Italy is a long narrow peninsula, extending south into the centre of the Mediterranean Sea. A mountainous range, the Apennines, separates the east coast from the western seaboard. This chain of mountains runs close to the Adriatic coast, while smaller chains and hills spread along the shore of the Tyrrhenian Sea.

In the north, the Po plain offers a very different world from the peninsula; the Romans called this region Cisalpine Gaul.Italy is part of the Mediterranean climate zone: very hot and heavy in summer, with mild winters along the coastline, cold and snow in the inland mountain areas. Rain falls in heavy downpours during autumn and winter.

The rivers are not very wide, but some were navigable for the small boats used in ancient times.

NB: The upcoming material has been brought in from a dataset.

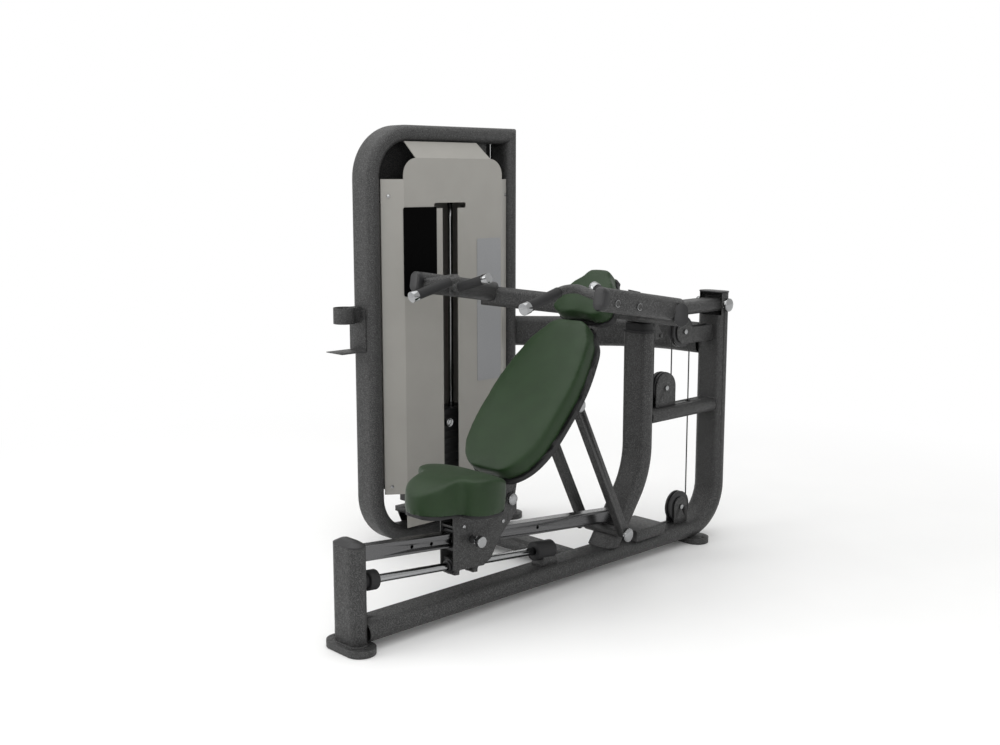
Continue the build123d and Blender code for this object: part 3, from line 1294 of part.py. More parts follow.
def yoke_core(width, depth):
    """Solid run of the yoke, for its tube and for the saddles of the pieces that meet it."""
    with BuildPart() as core:
        with BuildLine() as run:
            FilletPolyline(*YOKE_CORNERS, radius=YOKE_BEND_R)
        with BuildSketch(normal_to(run.line, (0, 0, 1))):
            SlotOverall(width, depth)
        sweep()
    return core


with BuildPart() as press_boom:
    with BuildSketch(front(BOOM_END)):
        with Locations((0, PIVOT_Z)):
            SlotOverall(LIGHT_W, LIGHT_T)
            SlotOverall(LIGHT_W - 2 * WALL, LIGHT_T - 2 * WALL, mode=Mode.SUBTRACT)
    extrude(amount=BOOM_END - BOOM_FRONT + ARM_T / 2)
    add(yoke_core(ARM_W, ARM_T).part, mode=Mode.SUBTRACT)
    with BuildSketch(front(BOOM_END)):
        with Locations((0, PIVOT_Z)):
            SlotOverall(LIGHT_W, LIGHT_T)
    extrude(amount=WALL)
    with BuildSketch(side(-HUB_L / 2)):
        with Locations((UPRIGHT_ALONG, PIVOT_Z)):
            Circle(HUB_R)
        with Locations((UPRIGHT_ALONG - HUB_R / 2, PIVOT_Z)):
            Rectangle(HUB_R, 2 * HUB_R - 10)
    extrude(amount=HUB_L)
    with BuildSketch(side(-HUB_L)):
        with Locations((UPRIGHT_ALONG, PIVOT_Z)):
            Circle(PIVOT_R + RUN)
    extrude(amount=2 * HUB_L, mode=Mode.SUBTRACT)
save(press_boom, "press_boom")

with BuildPart() as press_yoke:
    add(yoke_core(ARM_W, ARM_T).part)
    add(yoke_core(ARM_W - 2 * WALL, ARM_T - 2 * WALL).part, mode=Mode.SUBTRACT)
    # small bracket on its middle
    with BuildSketch(side(-4)):
        with BuildLine():
            Polyline(
                (BOOM_FRONT - 40, PIVOT_Z + 30), (BOOM_FRONT - 58, PIVOT_Z + 86),
                (BOOM_FRONT + 2, PIVOT_Z + 74), (BOOM_FRONT - 4, PIVOT_Z + 30), close=True,
            )
        make_face()
    extrude(amount=8)
    add(yoke_core(ARM_W - 2 * WALL, ARM_T - 2 * WALL).part, mode=Mode.SUBTRACT)
save(press_yoke, "press_yoke")

# the two arms with their bent and straight handle bars, all welded
ARM_DROP = (ARM_FRONT_Z - ARM_REAR_Z) / (ARM_REAR - ARM_FRONT)
ARM_END = 984.0
ARM_IN = ARM_ACROSS - ARM_T / 2
BAR_BEND_R = 40.0
BAR_FOOT = (ARM_IN + 6, 645.0, 1028.0)         # bent bar: foot, corner and tip
BAR_CORNER = (247.0, 678.0, 1055.0)
BAR_TIP = (258.0, 459.0, 998.6)
PEG_FOOT = (ARM_IN + 3, 761.0, 994.0)          # straight bar
PEG_TIP = (239.0, 786.0, 1044.7)


def flip(point, sign):
    """Point of one arm, on the near or the far side of the machine."""
    return spot(sign * point[0], point[1], point[2])


def toward(start, end, distance):
    """Point on a straight run, at a distance from its start."""
    share = distance / math.dist(start, end)
    return tuple(a + (b - a) * share for a, b in zip(start, end))


def round_run(start, end, radius, bore=0.0):
    """Round bar or sleeve between two points."""
    ray = Vector(*end) - Vector(*start)
    with BuildPart() as run:
        with BuildSketch(Plane(origin=start, z_dir=ray)):
            Circle(radius)
            if bore:
                Circle(bore, mode=Mode.SUBTRACT)
        extrude(amount=ray.length)
    return run


def arm_plane(along, sign):
    """Plane across one arm, facing along it towards the user."""
    return Plane(
        origin=spot(sign * ARM_ACROSS, along, ARM_FRONT_Z - ARM_DROP * (along - ARM_FRONT)),
        x_dir=(0, ARM_DROP, 1),
        z_dir=(0, -1, ARM_DROP),
    )


ARM_CAP_L = 28.0
CAP_ROUND = 6.0
with BuildPart() as arm_caps:
    for sign in (-1, 1):
        with BuildSketch(arm_plane(ARM_FRONT, sign)):
            SlotOverall(ARM_W, ARM_T)
        extrude(amount=ARM_CAP_L - CAP_ROUND)
        with BuildSketch(arm_plane(ARM_FRONT, sign).offset(ARM_CAP_L - CAP_ROUND)):
            SlotOverall(ARM_W, ARM_T)
        extrude(amount=CAP_ROUND, taper=35)
        with BuildSketch(Plane(
            origin=YOKE_CORNERS[1 + sign], x_dir=(0, 0, 1),
            z_dir=(sign * YOKE_END_ACROSS, YOKE_END_ALONG - YOKE_CORNER, YOKE_END_Z - PIVOT_Z),
        )):
            SlotOverall(ARM_W, ARM_T)
        extrude(amount=CAP_L)
save(arm_caps, "arm_caps")

with BuildPart() as press_arms:
    for sign in (-1, 1):
        with BuildSketch(arm_plane(ARM_END, sign)):
            SlotOverall(ARM_W, ARM_T)
            SlotOverall(ARM_W - 2 * WALL, ARM_T - 2 * WALL, mode=Mode.SUBTRACT)
        extrude(amount=(ARM_END - ARM_FRONT) * math.sqrt(1 + ARM_DROP ** 2))
        with BuildLine() as run:
            FilletPolyline(
                flip(BAR_FOOT, sign), flip(BAR_CORNER, sign),
                flip(toward(BAR_TIP, BAR_CORNER, TIP_L), sign),
                radius=BAR_BEND_R,
            )
        with BuildSketch(normal_to(run.line, (0, 0, 1))):
            Circle(BAR_R)
        sweep()
        add(round_run(flip(PEG_FOOT, sign), flip(toward(PEG_TIP, PEG_FOOT, TIP_L), sign), BAR_R).part)
        add(round_run(flip(toward(PEG_FOOT, PEG_TIP, 6), sign),
                      flip(toward(PEG_FOOT, PEG_TIP, 14), sign), 24).part)
    add(yoke_core(ARM_W, ARM_T).part, mode=Mode.SUBTRACT)
    add(arm_caps.part, mode=Mode.SUBTRACT)
save(press_arms, "press_arms")

with BuildPart() as handle_grips:
    for sign in (-1, 1):
        for tip, root, length in ((BAR_TIP, BAR_CORNER, 140), (PEG_TIP, PEG_FOOT, 112)):
            add(round_run(
                flip(toward(tip, root, TIP_L + FIT), sign),
                flip(toward(tip, root, TIP_L + length), sign),
                GRIP_R, BAR_R + FIT,
            ).part)
save(handle_grips, "handle_grips")

with BuildPart() as handle_tips:
    for sign in (-1, 1):
        for tip, root in ((BAR_TIP, BAR_CORNER), (PEG_TIP, PEG_FOOT)):
            add(round_run(flip(toward(tip, root, TIP_L), sign), flip(tip, sign), TIP_R).part)
        # two bolts on the outer side of each arm
        for along, z in ((664, 1016), (765, 999)):
            face = sign * (ARM_ACROSS + ARM_T / 2)
            add(round_run(spot(face, along, z), spot(face + 5 * sign, along, z), 11).part)
save(handle_tips, "handle_tips")

# lug, link and socket that hang the cable from the boom
with BuildPart() as cable_anchor:
    with BuildSketch(side(-6)):
        with BuildLine():
            Polyline(
                (FRONT_RUN - 20, PIVOT_Z - LIGHT_T / 2), (FRONT_RUN + 16, PIVOT_Z - LIGHT_T / 2),
                (FRONT_RUN + 16, 852), (FRONT_RUN + 42, 818), (FRONT_RUN + 32, ANCHOR_Z),
                (FRONT_RUN - 10, ANCHOR_Z), (FRONT_RUN - 20, 848), close=True,
            )
        make_face()
    extrude(amount=12)
    with BuildSketch(level(ANCHOR_Z)):
        with Locations((0, FRONT_RUN)):
            Circle(9)
    extrude(amount=32)
    for along, z in ((1382, 856), (1419, 812)):
        with BuildSketch(side(-12)):
            with Locations((along, z)):
                Circle(8)
        extrude(amount=24)
save(cable_anchor, "cable_anchor")

# ======================= bottle holder on the tower ======================================
HOLDER_ACROSS = -758.0
HOLDER_FACE = TOWER_FRONT - TUBE_T / 2
HOLDER_SHEET = 3.0
HOLDER_W = 96.0
HOLDER_Z = 756.0          # shelf
HOLDER_TOP = 908.0
RING_R = 39.5
RING_ALONG = HOLDER_FACE - 62.0
RING_Z = 862.0
RING_H = 58.0
with BuildPart() as bottle_holder:
    with BuildSketch(front(HOLDER_FACE)):
        with Locations((HOLDER_ACROSS, (HOLDER_Z + HOLDER_TOP) / 2)):
            RectangleRounded(HOLDER_W, HOLDER_TOP - HOLDER_Z, 6)
    extrude(amount=HOLDER_SHEET)
    with BuildSketch(level(HOLDER_Z)):
        with Locations((HOLDER_ACROSS, HOLDER_FACE - 55)):
            Rectangle(HOLDER_W, 110)
    extrude(amount=HOLDER_SHEET)
    with BuildSketch(level(RING_Z)):
        with Locations((HOLDER_ACROSS, RING_ALONG)):
            Circle(RING_R)
        with Locations((HOLDER_ACROSS, (RING_ALONG + HOLDER_FACE) / 2)):
            Rectangle(34, HOLDER_FACE - RING_ALONG)
        with Locations((HOLDER_ACROSS, RING_ALONG)):
            Circle(RING_R - HOLDER_SHEET, mode=Mode.SUBTRACT)
    extrude(amount=RING_H)
save(bottle_holder, "bottle_holder")
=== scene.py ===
import json
import math

import bmesh
import bpy
import numpy
from mathutils import Matrix, Vector


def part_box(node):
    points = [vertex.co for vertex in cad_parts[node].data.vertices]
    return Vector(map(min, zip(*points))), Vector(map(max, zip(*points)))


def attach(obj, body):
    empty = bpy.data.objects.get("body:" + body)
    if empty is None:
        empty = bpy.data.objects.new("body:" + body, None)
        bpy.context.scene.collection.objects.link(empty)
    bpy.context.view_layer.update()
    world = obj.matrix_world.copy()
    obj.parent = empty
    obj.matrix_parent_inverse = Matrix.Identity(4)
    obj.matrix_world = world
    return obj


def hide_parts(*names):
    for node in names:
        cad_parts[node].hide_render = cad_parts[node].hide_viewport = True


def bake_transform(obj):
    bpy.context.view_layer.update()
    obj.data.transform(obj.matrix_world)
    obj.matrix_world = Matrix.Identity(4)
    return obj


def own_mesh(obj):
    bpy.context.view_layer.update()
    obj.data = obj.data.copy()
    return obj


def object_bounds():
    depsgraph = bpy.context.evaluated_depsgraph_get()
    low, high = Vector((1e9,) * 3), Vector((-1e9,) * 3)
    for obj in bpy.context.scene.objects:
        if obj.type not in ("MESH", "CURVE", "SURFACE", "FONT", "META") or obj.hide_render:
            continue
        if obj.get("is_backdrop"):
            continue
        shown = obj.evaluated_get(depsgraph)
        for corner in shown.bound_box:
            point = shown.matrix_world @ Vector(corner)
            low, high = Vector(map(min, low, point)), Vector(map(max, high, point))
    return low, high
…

From north to south, the principal rivers are:

- The Arno, the Tiber, and the Volturno, on the Tyrrhenian coast,

- The Metauro on the Adriatic coast.

There are few plains, and they are often small and sometimes marshy, due to the irregularity of rainfall.  The major plains face the Tyrrhenian Sea:

- In the north, the valley of the Arno; - In the centre, the region surrounding Rome, - At the foot of Mt Vesuvius, Campania, a grassy plain, fertilized by decomposing volcanic rocks.- In the southeast, the plain of Apulia, opening out onto the Ionian and the Adriatic seas.

Apart from these plains, opportunities for agriculture on the peninsula vary considerably, and the land is best suited for animal husbandry.